Below is a block of data; give all of it again word for word.

<<<<

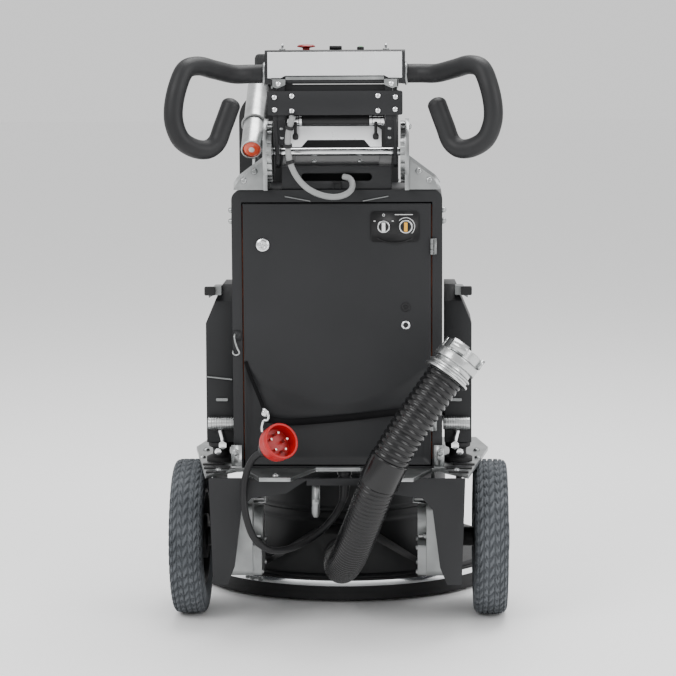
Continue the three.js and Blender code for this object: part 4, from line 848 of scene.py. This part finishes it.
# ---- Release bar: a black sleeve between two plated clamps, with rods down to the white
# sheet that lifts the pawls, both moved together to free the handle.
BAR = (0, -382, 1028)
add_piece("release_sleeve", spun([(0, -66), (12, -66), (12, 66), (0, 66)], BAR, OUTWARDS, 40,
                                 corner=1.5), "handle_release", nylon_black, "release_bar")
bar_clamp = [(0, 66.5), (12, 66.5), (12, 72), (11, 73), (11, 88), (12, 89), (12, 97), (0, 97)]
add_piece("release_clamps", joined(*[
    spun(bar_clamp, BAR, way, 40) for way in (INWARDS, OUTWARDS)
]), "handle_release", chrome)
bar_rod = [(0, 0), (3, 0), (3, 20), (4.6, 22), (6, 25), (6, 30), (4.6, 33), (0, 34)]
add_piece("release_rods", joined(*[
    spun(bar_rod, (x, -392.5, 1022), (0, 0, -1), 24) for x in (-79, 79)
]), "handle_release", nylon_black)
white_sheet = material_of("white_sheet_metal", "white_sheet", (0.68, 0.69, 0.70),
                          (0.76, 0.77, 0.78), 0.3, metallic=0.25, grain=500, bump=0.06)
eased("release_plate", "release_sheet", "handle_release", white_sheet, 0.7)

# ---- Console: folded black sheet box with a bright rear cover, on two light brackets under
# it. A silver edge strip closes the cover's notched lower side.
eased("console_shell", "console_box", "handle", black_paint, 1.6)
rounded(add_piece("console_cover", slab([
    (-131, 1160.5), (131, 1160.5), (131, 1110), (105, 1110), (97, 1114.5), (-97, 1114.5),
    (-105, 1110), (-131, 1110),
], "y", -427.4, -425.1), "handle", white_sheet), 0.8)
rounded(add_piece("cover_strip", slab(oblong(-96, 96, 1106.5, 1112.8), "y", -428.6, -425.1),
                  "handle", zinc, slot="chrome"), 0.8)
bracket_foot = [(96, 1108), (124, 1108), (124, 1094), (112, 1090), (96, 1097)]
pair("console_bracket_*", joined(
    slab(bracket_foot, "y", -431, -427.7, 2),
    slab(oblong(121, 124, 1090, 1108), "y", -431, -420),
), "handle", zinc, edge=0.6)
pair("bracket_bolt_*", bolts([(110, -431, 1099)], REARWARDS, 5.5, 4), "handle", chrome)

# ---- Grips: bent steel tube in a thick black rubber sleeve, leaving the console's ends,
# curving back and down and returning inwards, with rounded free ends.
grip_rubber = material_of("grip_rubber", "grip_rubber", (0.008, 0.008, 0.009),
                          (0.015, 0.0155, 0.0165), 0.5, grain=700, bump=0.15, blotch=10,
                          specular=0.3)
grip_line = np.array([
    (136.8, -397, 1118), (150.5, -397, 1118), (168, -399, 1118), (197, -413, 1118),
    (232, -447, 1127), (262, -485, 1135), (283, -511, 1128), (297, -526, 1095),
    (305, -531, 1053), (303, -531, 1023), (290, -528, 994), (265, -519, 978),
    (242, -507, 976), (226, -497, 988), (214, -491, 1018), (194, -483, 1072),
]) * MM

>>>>

EXPECTED OUTPUT -
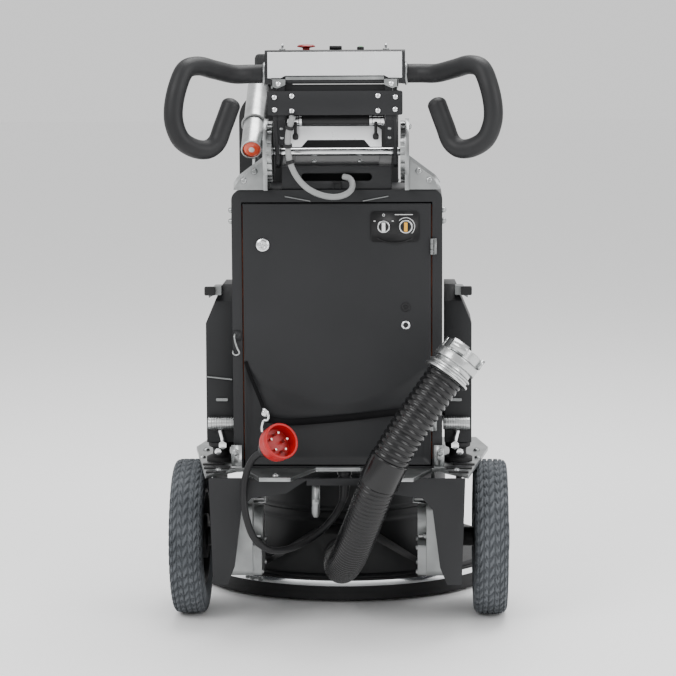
Continue the three.js and Blender code for this object: part 4, from line 848 of scene.py. This part finishes it.
# ---- Release bar: a black sleeve between two plated clamps, with rods down to the white
# sheet that lifts the pawls, both moved together to free the handle.
BAR = (0, -382, 1028)
add_piece("release_sleeve", spun([(0, -66), (12, -66), (12, 66), (0, 66)], BAR, OUTWARDS, 40,
                                 corner=1.5), "handle_release", nylon_black, "release_bar")
bar_clamp = [(0, 66.5), (12, 66.5), (12, 72), (11, 73), (11, 88), (12, 89), (12, 97), (0, 97)]
add_piece("release_clamps", joined(*[
    spun(bar_clamp, BAR, way, 40) for way in (INWARDS, OUTWARDS)
]), "handle_release", chrome)
bar_rod = [(0, 0), (3, 0), (3, 20), (4.6, 22), (6, 25), (6, 30), (4.6, 33), (0, 34)]
add_piece("release_rods", joined(*[
    spun(bar_rod, (x, -392.5, 1022), (0, 0, -1), 24) for x in (-79, 79)
]), "handle_release", nylon_black)
white_sheet = material_of("white_sheet_metal", "white_sheet", (0.68, 0.69, 0.70),
                          (0.76, 0.77, 0.78), 0.3, metallic=0.25, grain=500, bump=0.06)
eased("release_plate", "release_sheet", "handle_release", white_sheet, 0.7)

# ---- Console: folded black sheet box with a bright rear cover, on two light brackets under
# it. A silver edge strip closes the cover's notched lower side.
eased("console_shell", "console_box", "handle", black_paint, 1.6)
rounded(add_piece("console_cover", slab([
    (-131, 1160.5), (131, 1160.5), (131, 1110), (105, 1110), (97, 1114.5), (-97, 1114.5),
    (-105, 1110), (-131, 1110),
], "y", -427.4, -425.1), "handle", white_sheet), 0.8)
rounded(add_piece("cover_strip", slab(oblong(-96, 96, 1106.5, 1112.8), "y", -428.6, -425.1),
                  "handle", zinc, slot="chrome"), 0.8)
bracket_foot = [(96, 1108), (124, 1108), (124, 1094), (112, 1090), (96, 1097)]
pair("console_bracket_*", joined(
    slab(bracket_foot, "y", -431, -427.7, 2),
    slab(oblong(121, 124, 1090, 1108), "y", -431, -420),
), "handle", zinc, edge=0.6)
pair("bracket_bolt_*", bolts([(110, -431, 1099)], REARWARDS, 5.5, 4), "handle", chrome)

# ---- Grips: bent steel tube in a thick black rubber sleeve, leaving the console's ends,
# curving back and down and returning inwards, with rounded free ends.
grip_rubber = material_of("grip_rubber", "grip_rubber", (0.008, 0.008, 0.009),
                          (0.015, 0.0155, 0.0165), 0.5, grain=700, bump=0.15, blotch=10,
                          specular=0.3)
grip_line = np.array([
    (136.8, -397, 1118), (150.5, -397, 1118), (168, -399, 1118), (197, -413, 1118),
    (232, -447, 1127), (262, -485, 1135), (283, -511, 1128), (297, -526, 1095),
    (305, -531, 1053), (303, -531, 1023), (290, -528, 994), (265, -519, 978),
    (242, -507, 976), (226, -497, 988), (214, -491, 1018), (194, -483, 1072),
]) * MM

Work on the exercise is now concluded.